Directions: Return the listing word for word, as given.

*** Information shown

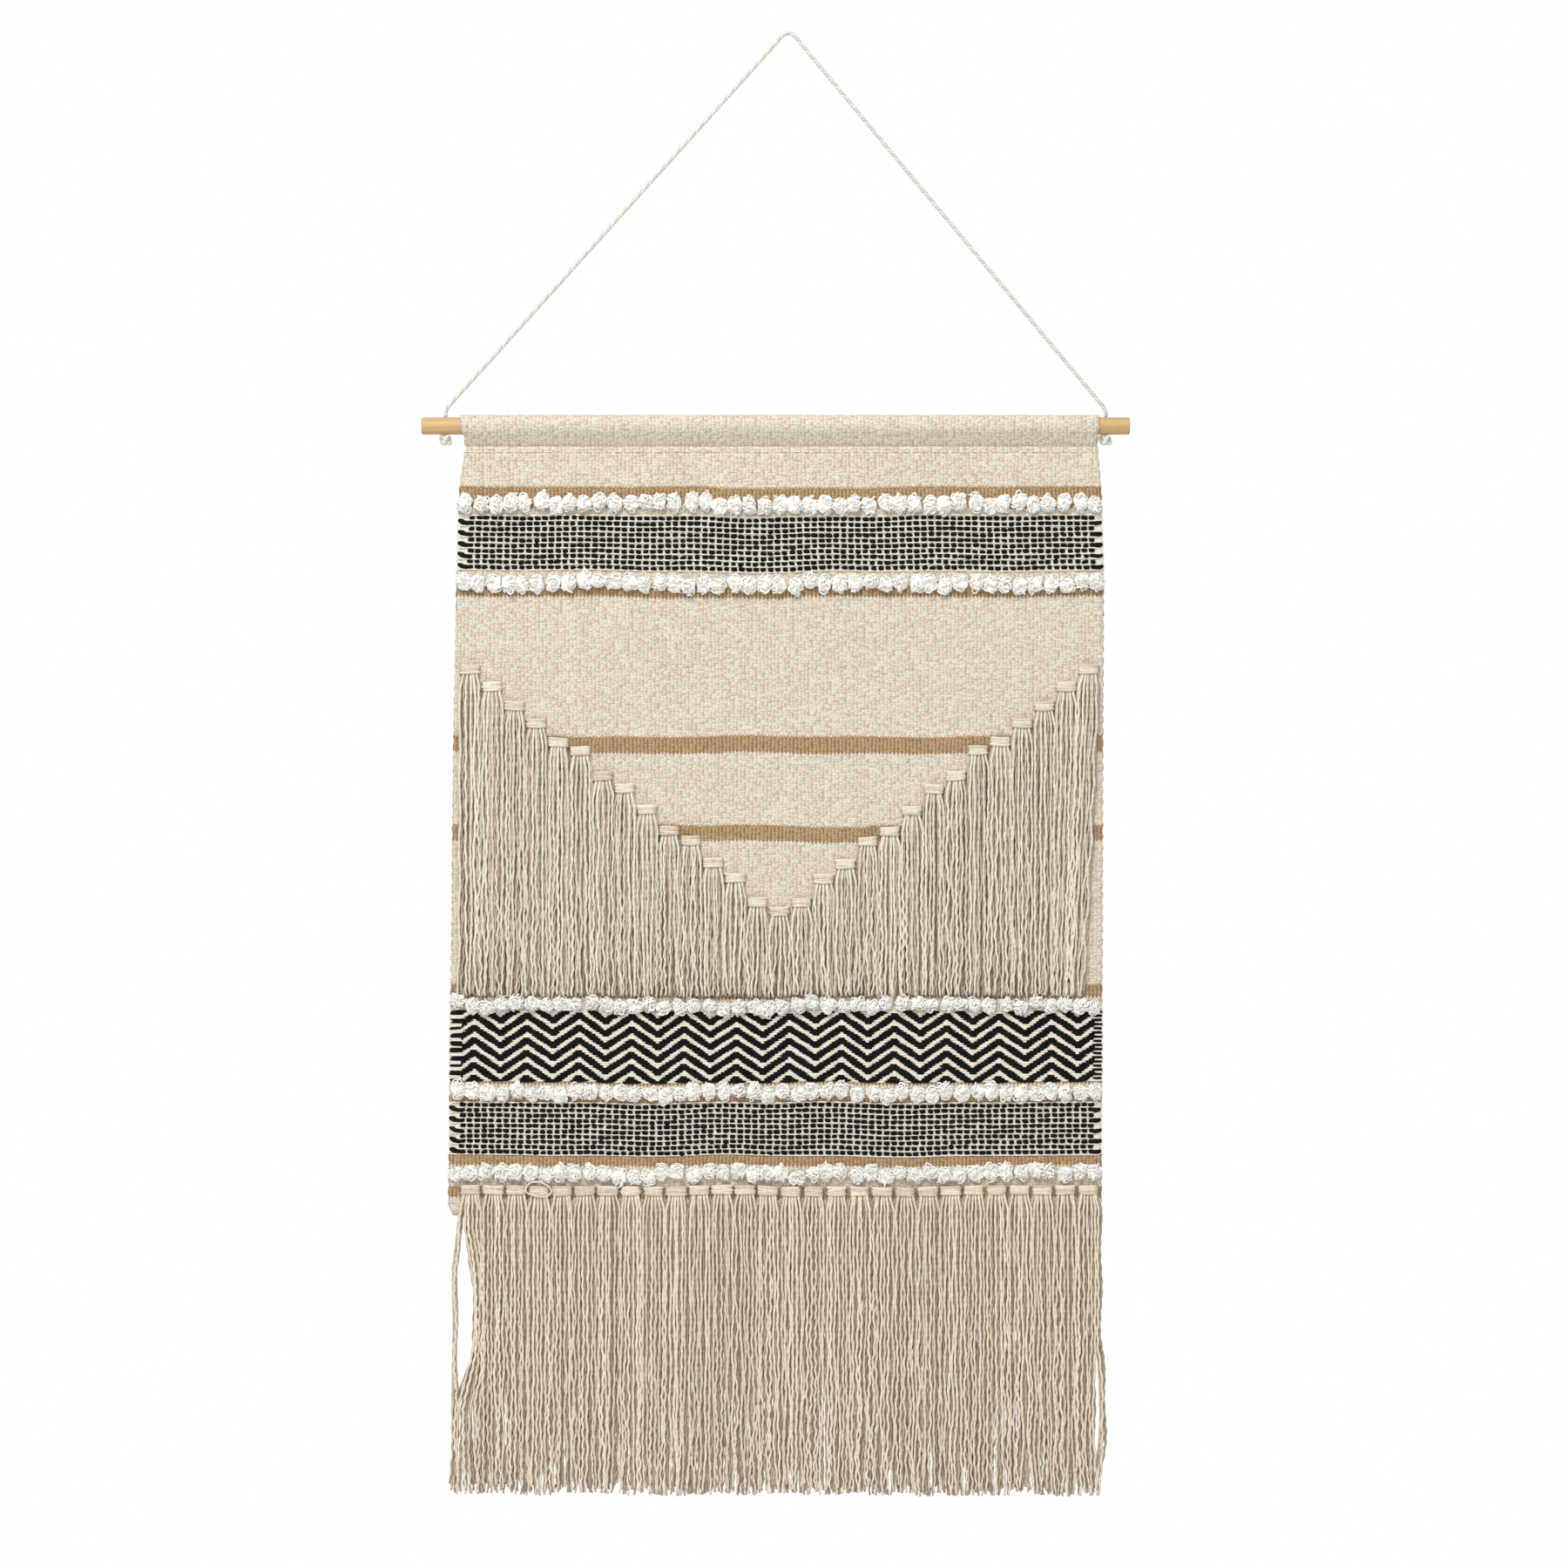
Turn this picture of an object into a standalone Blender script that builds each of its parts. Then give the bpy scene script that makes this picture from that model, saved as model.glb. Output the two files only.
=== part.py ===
"""Woven tapestry wall hanging: a wooden dowel on a cotton cord, a cloth panel on the
dowel, five rows of looped yarn, a V of long tassels and a fringe of tassels at the hem.

Units are metres, +Z is up, -Y is the front and +Y the wall. The origin is the hanging
point, where the underside of the cord rests on its nail.
"""

import math

import bmesh
import bpy
import numpy as np
from mathutils import Matrix, Vector

# Clearances
GAP = 0.0003
POCKET_PLAY = 0.0004
TASSEL_GAP = 0.0006

# Cloth: its width at the hem, and the bands from the dowel axis to each looped row and the hem
PANEL_WIDTH = 0.4802
TOP_BAND = 0.0566
UPPER_DOT_BAND = 0.0586
OPEN_FIELD = 0.3098
CHEVRON_BAND = 0.0640
LOWER_DOT_BAND = 0.0604
HEM_BAND = 0.0306
CLOTH = 0.0026
POCKET_CLOTH = 0.0016
CLOTH_SETBACK = 0.0010
SEAM_DROP = 0.0141
EDGE_DROPS = (-0.0090, 0.0141, 0.0450, 0.1000, 0.2300, 0.5800)
LEFT_DRAWN_IN = (0.0081, 0.0123, 0.0076, 0.0056, 0.0033, -0.0007)
RIGHT_DRAWN_IN = (0.0023, 0.0036, 0.0009, -0.0009, -0.0005, 0.0007)
PANEL_ROWS = 12
POCKET_STEPS = 28
STITCH_THICK = 0.0008

# Dowel, drilled from top to bottom near each end, outside the pocket
HOLE_MARGIN = 0.0048
ROD_END = 0.0175
ROD_RADIUS = 0.00635
ROD_CHAMFER = 0.0006
ROD_SIDES = 64
HOLE_RADIUS = 0.0020
HOLE_SIDES = 16

# Hanging cord: the nail is a little to the right of the dowel's middle
CORD_RADIUS = 0.0015
HANG_RISE = 0.287
NAIL_OFFSET = 0.0093
CORD_POINTS = 80
CORD_END_POINTS = 4
CORD_END_STEP = 0.0018
KNOT_RADIUS = 0.0045
KNOT_HEIGHT = 0.0077
STEM_RECESS = 0.0002

# Looped rows, from the top
LOOP_HEIGHTS = (0.0180, 0.0166, 0.0108, 0.0150, 0.0138)
LOOP_PROUD = 0.0050
LOOP_INSET = 0.0012
LOOP_SECTION = 6

# V of tassels: the outermost are the longest, and all end above the third looped row
V_COUNT = 29
V_MARGIN = 0.00477
V_CENTRE = 0.0026
V_LONGEST = 0.2418
V_SHORTEST = 0.0658
# How much lower the head of each tassel is worked than an even slope has it, from the middle outwards
V_UNEVEN = (
    0.0, 0.0058, 0.0004, 0.0022, -0.0012, 0.0045, 0.0016, -0.0019,
    0.0013, -0.0045, 0.0019, 0.0010, 0.0010, -0.0004, -0.0005,
)
V_CLEAR = 0.0018
HEAD_SIDE = 0.0014
HEAD_HEIGHT = 0.0062
HEAD_DEPTH = 0.0056
SKIRT_DEPTH = 0.0052
FLARE = 0.0220

# Hem tassels, made in pairs that share one head
HEM_PAIRS = 14
HEM_MARGIN = 0.0049
HEM_CENTRE = 0.0026
HEM_LENGTH = 0.2244
HEM_CLEAR = 0.0013
HEM_DEPTH = 0.0060

HOLE_SPACING = PANEL_WIDTH + HOLE_MARGIN
ROD_LENGTH = HOLE_SPACING + 2 * ROD_END
LOOP_DROPS = np.cumsum([TOP_BAND, UPPER_DOT_BAND, OPEN_FIELD, CHEVRON_BAND, LOWER_DOT_BAND])
PANEL_DROP = LOOP_DROPS[4] + HEM_BAND
V_PITCH = (PANEL_WIDTH - 2 * V_MARGIN) / V_COUNT
V_STEP = (V_LONGEST - V_SHORTEST) / ((V_COUNT - 1) / 2)
V_BOTTOM_DROP = LOOP_DROPS[2] - LOOP_HEIGHTS[2] / 2 - V_CLEAR
HEM_PITCH = (PANEL_WIDTH - 2 * HEM_MARGIN) / (2 * HEM_PAIRS)
HEM_TOP_DROP = LOOP_DROPS[4] + LOOP_HEIGHTS[4] / 2 + HEM_CLEAR
ROD_X = -NAIL_OFFSET
ROD_Z = -HANG_RISE
CLOTH_FRONT = CLOTH_SETBACK - CLOTH / 2
CLOTH_BACK = CLOTH_SETBACK + CLOTH / 2
TRIM_BACK = CLOTH_FRONT - GAP


def clear_scene():
    """Removes every object of the open scene."""
    for old in list(bpy.data.objects):
        bpy.data.objects.remove(old, do_unlink=True)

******

Response to the exercise:
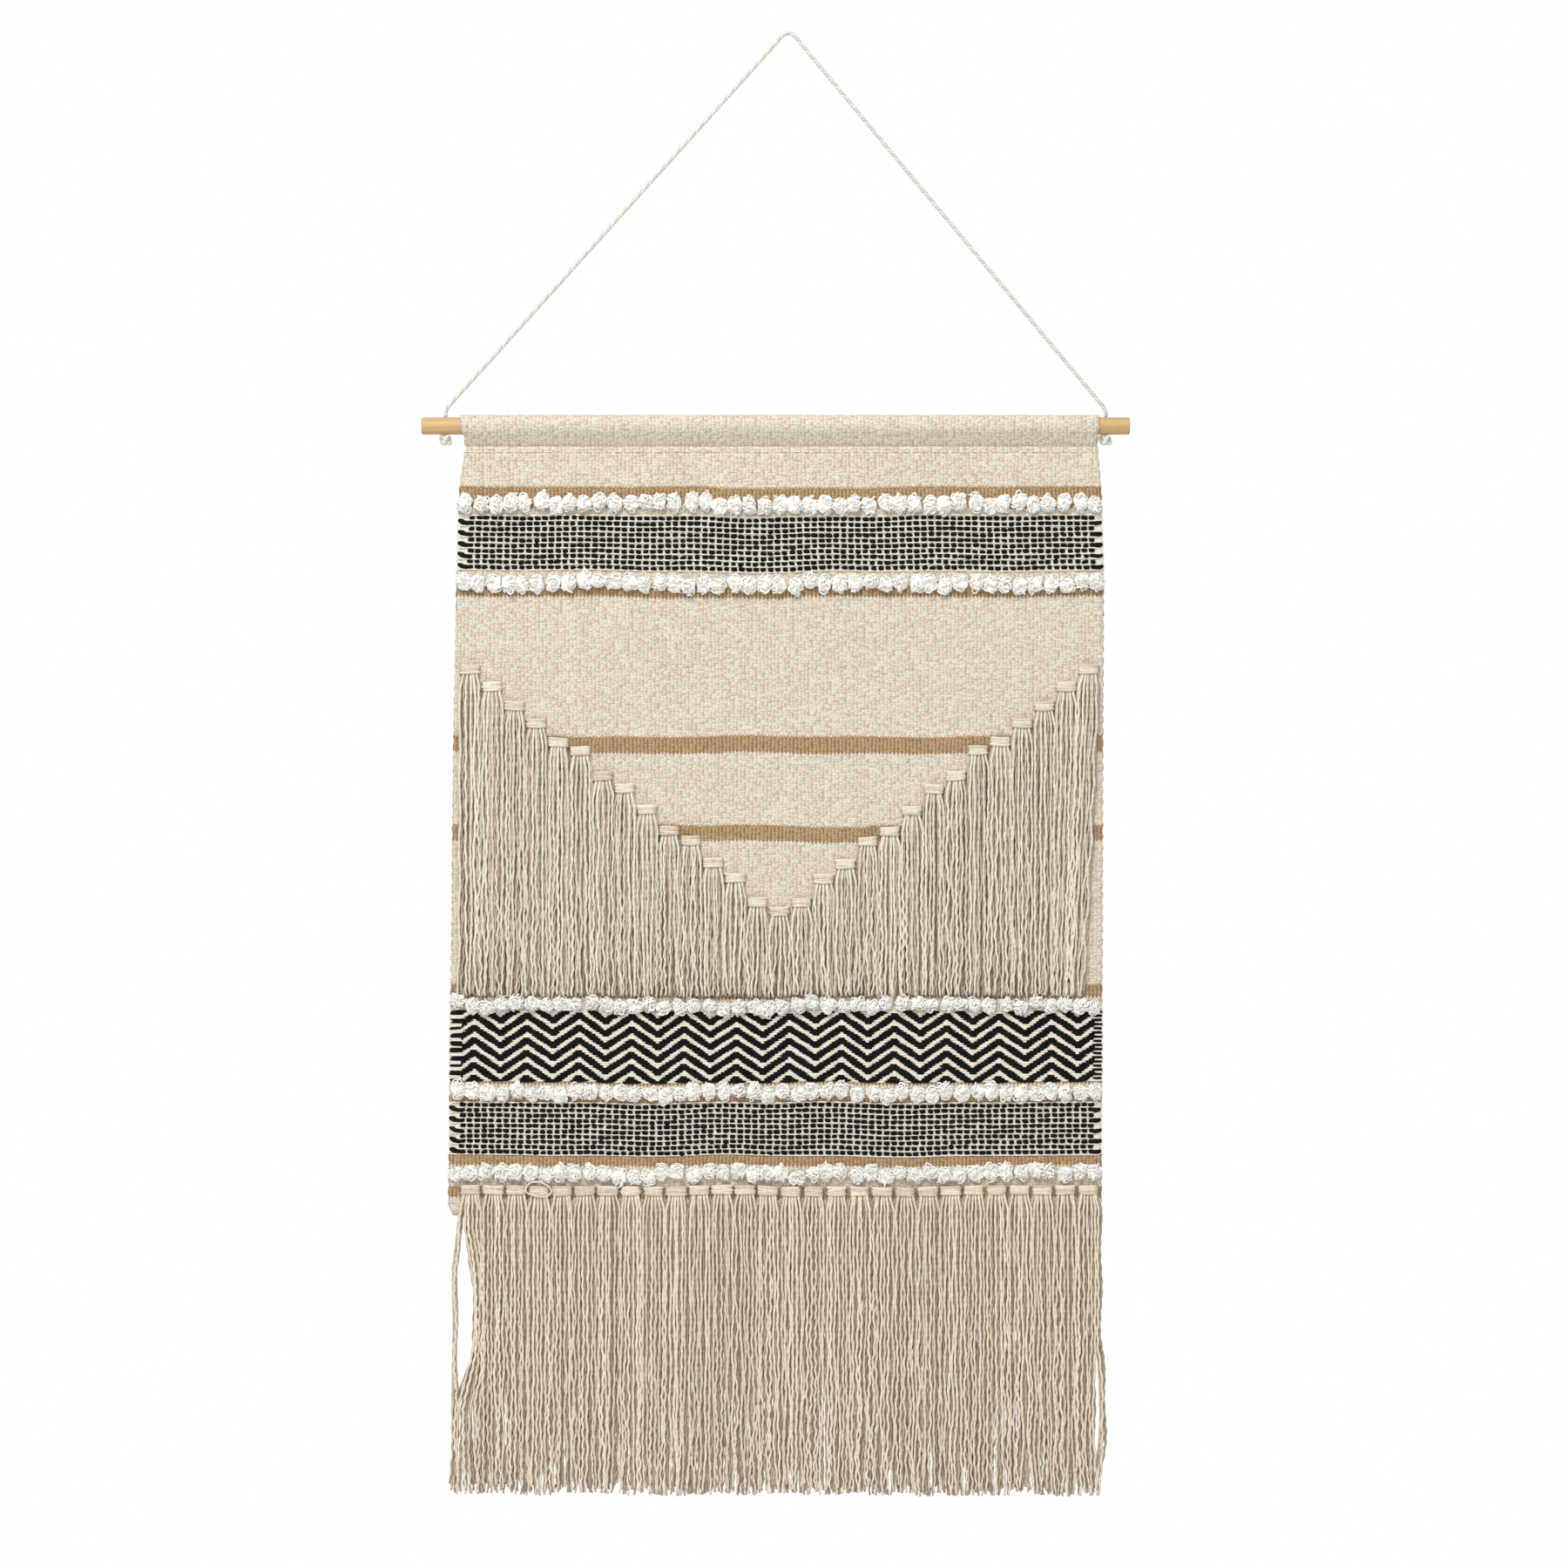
Turn this picture of an object into a standalone Blender script that builds each of its parts. Then give the bpy scene script that makes this picture from that model, saved as model.glb. Output the two files only.
=== part.py ===
"""Woven tapestry wall hanging: a wooden dowel on a cotton cord, a cloth panel on the
dowel, five rows of looped yarn, a V of long tassels and a fringe of tassels at the hem.

Units are metres, +Z is up, -Y is the front and +Y the wall. The origin is the hanging
point, where the underside of the cord rests on its nail.
"""

import math

import bmesh
import bpy
import numpy as np
from mathutils import Matrix, Vector

# Clearances
GAP = 0.0003
POCKET_PLAY = 0.0004
TASSEL_GAP = 0.0006

# Cloth: its width at the hem, and the bands from the dowel axis to each looped row and the hem
PANEL_WIDTH = 0.4802
TOP_BAND = 0.0566
UPPER_DOT_BAND = 0.0586
OPEN_FIELD = 0.3098
CHEVRON_BAND = 0.0640
LOWER_DOT_BAND = 0.0604
HEM_BAND = 0.0306
CLOTH = 0.0026
POCKET_CLOTH = 0.0016
CLOTH_SETBACK = 0.0010
SEAM_DROP = 0.0141
EDGE_DROPS = (-0.0090, 0.0141, 0.0450, 0.1000, 0.2300, 0.5800)
LEFT_DRAWN_IN = (0.0081, 0.0123, 0.0076, 0.0056, 0.0033, -0.0007)
RIGHT_DRAWN_IN = (0.0023, 0.0036, 0.0009, -0.0009, -0.0005, 0.0007)
PANEL_ROWS = 12
POCKET_STEPS = 28
STITCH_THICK = 0.0008

# Dowel, drilled from top to bottom near each end, outside the pocket
HOLE_MARGIN = 0.0048
ROD_END = 0.0175
ROD_RADIUS = 0.00635
ROD_CHAMFER = 0.0006
ROD_SIDES = 64
HOLE_RADIUS = 0.0020
HOLE_SIDES = 16

# Hanging cord: the nail is a little to the right of the dowel's middle
CORD_RADIUS = 0.0015
HANG_RISE = 0.287
NAIL_OFFSET = 0.0093
CORD_POINTS = 80
CORD_END_POINTS = 4
CORD_END_STEP = 0.0018
KNOT_RADIUS = 0.0045
KNOT_HEIGHT = 0.0077
STEM_RECESS = 0.0002

# Looped rows, from the top
LOOP_HEIGHTS = (0.0180, 0.0166, 0.0108, 0.0150, 0.0138)
LOOP_PROUD = 0.0050
LOOP_INSET = 0.0012
LOOP_SECTION = 6

# V of tassels: the outermost are the longest, and all end above the third looped row
V_COUNT = 29
V_MARGIN = 0.00477
V_CENTRE = 0.0026
V_LONGEST = 0.2418
V_SHORTEST = 0.0658
# How much lower the head of each tassel is worked than an even slope has it, from the middle outwards
V_UNEVEN = (
    0.0, 0.0058, 0.0004, 0.0022, -0.0012, 0.0045, 0.0016, -0.0019,
    0.0013, -0.0045, 0.0019, 0.0010, 0.0010, -0.0004, -0.0005,
)
V_CLEAR = 0.0018
HEAD_SIDE = 0.0014
HEAD_HEIGHT = 0.0062
HEAD_DEPTH = 0.0056
SKIRT_DEPTH = 0.0052
FLARE = 0.0220

# Hem tassels, made in pairs that share one head
HEM_PAIRS = 14
HEM_MARGIN = 0.0049
HEM_CENTRE = 0.0026
HEM_LENGTH = 0.2244
HEM_CLEAR = 0.0013
HEM_DEPTH = 0.0060

HOLE_SPACING = PANEL_WIDTH + HOLE_MARGIN
ROD_LENGTH = HOLE_SPACING + 2 * ROD_END
LOOP_DROPS = np.cumsum([TOP_BAND, UPPER_DOT_BAND, OPEN_FIELD, CHEVRON_BAND, LOWER_DOT_BAND])
PANEL_DROP = LOOP_DROPS[4] + HEM_BAND
V_PITCH = (PANEL_WIDTH - 2 * V_MARGIN) / V_COUNT
V_STEP = (V_LONGEST - V_SHORTEST) / ((V_COUNT - 1) / 2)
V_BOTTOM_DROP = LOOP_DROPS[2] - LOOP_HEIGHTS[2] / 2 - V_CLEAR
HEM_PITCH = (PANEL_WIDTH - 2 * HEM_MARGIN) / (2 * HEM_PAIRS)
HEM_TOP_DROP = LOOP_DROPS[4] + LOOP_HEIGHTS[4] / 2 + HEM_CLEAR
ROD_X = -NAIL_OFFSET
ROD_Z = -HANG_RISE
CLOTH_FRONT = CLOTH_SETBACK - CLOTH / 2
CLOTH_BACK = CLOTH_SETBACK + CLOTH / 2
TRIM_BACK = CLOTH_FRONT - GAP


def clear_scene():
    """Removes every object of the open scene."""
    for old in list(bpy.data.objects):
        bpy.data.objects.remove(old, do_unlink=True)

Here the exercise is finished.